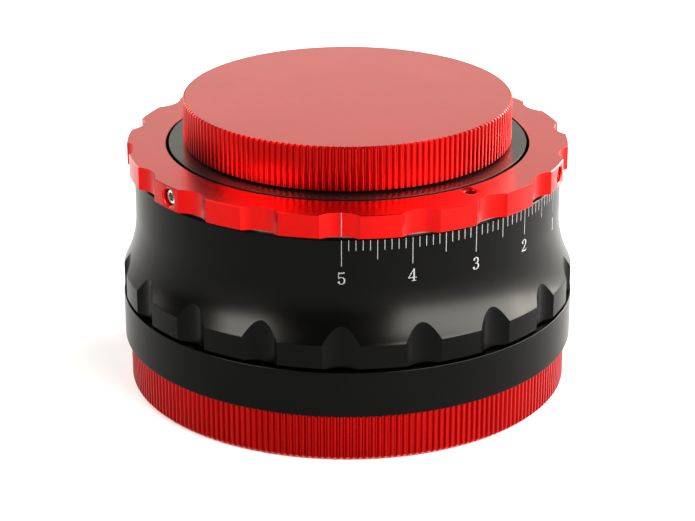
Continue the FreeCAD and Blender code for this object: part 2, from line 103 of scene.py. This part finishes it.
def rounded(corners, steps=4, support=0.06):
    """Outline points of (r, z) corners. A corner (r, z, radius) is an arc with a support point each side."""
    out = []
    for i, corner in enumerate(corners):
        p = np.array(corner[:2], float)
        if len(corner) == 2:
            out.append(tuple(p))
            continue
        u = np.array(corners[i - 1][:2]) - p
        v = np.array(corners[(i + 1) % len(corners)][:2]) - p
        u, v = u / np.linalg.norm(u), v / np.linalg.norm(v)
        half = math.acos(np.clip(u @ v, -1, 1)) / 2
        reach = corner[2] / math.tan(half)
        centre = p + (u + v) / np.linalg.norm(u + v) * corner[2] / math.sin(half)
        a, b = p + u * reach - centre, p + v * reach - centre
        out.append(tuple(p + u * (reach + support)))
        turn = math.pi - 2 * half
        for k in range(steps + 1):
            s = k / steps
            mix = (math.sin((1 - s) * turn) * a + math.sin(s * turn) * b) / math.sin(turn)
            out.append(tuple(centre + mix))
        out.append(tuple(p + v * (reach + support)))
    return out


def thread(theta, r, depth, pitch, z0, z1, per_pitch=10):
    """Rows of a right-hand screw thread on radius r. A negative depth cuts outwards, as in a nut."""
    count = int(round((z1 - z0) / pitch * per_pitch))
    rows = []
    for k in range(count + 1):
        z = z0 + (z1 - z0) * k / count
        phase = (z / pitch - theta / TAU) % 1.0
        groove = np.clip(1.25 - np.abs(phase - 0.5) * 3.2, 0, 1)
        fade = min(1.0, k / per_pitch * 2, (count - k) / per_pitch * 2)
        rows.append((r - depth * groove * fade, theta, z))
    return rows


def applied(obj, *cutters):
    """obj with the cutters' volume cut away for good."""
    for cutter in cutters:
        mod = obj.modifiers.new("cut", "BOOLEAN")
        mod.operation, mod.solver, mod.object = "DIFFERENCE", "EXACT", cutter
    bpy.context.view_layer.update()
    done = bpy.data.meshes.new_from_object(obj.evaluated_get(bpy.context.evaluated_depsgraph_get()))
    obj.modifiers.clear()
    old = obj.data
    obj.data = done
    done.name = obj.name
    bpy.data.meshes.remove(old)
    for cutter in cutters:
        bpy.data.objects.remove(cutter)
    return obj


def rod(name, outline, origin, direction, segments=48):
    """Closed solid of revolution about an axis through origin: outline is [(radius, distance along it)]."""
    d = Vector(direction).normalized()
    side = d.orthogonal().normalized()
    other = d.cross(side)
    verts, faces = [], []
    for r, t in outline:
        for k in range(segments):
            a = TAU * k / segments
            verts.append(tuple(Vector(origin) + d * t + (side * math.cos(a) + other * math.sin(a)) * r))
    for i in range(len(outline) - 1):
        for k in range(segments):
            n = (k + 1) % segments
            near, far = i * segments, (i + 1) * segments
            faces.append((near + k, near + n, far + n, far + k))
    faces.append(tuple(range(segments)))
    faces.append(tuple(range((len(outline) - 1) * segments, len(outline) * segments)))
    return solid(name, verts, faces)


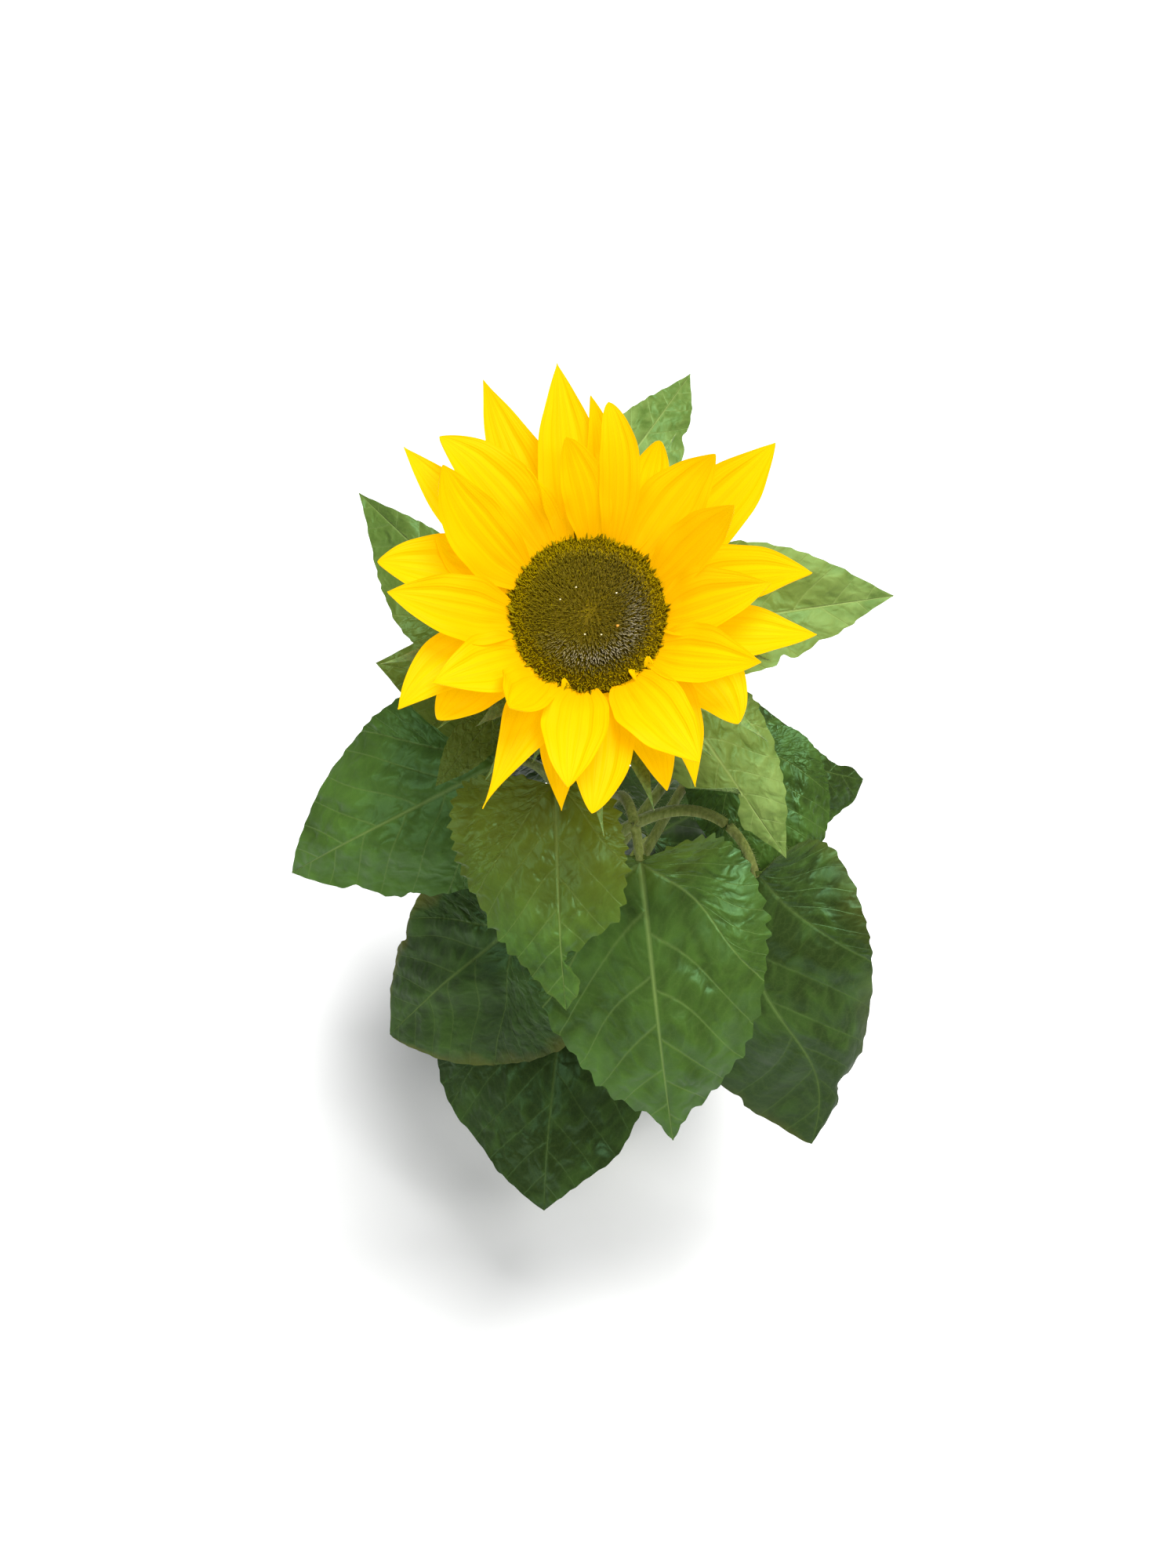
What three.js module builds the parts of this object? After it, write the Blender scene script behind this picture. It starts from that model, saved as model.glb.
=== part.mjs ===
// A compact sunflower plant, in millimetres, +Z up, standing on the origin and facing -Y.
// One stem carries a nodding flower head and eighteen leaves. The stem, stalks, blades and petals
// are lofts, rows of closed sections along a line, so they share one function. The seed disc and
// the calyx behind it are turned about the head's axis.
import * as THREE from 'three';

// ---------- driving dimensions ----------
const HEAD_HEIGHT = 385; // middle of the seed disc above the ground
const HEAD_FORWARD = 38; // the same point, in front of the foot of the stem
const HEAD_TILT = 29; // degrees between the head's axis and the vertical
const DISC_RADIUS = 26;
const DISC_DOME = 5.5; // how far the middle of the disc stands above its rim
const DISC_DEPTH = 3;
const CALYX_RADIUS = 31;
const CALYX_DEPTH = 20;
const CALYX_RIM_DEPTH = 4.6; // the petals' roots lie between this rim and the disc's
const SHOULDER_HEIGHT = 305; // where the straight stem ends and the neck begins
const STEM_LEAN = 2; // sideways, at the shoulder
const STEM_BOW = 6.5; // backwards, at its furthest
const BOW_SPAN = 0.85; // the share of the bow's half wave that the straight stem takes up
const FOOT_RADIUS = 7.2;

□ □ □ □

■ WHAT YOU NEED TO DO
Within the material above, extract exactly the lines that start at the line containing "What three.js module" and stop after the line containing "import * as THREE from 'three';", and only those.

■ ANSWER TO THE EXERCISE
What three.js module builds the parts of this object? After it, write the Blender scene script behind this picture. It starts from that model, saved as model.glb.
=== part.mjs ===
// A compact sunflower plant, in millimetres, +Z up, standing on the origin and facing -Y.
// One stem carries a nodding flower head and eighteen leaves. The stem, stalks, blades and petals
// are lofts, rows of closed sections along a line, so they share one function. The seed disc and
// the calyx behind it are turned about the head's axis.
import * as THREE from 'three';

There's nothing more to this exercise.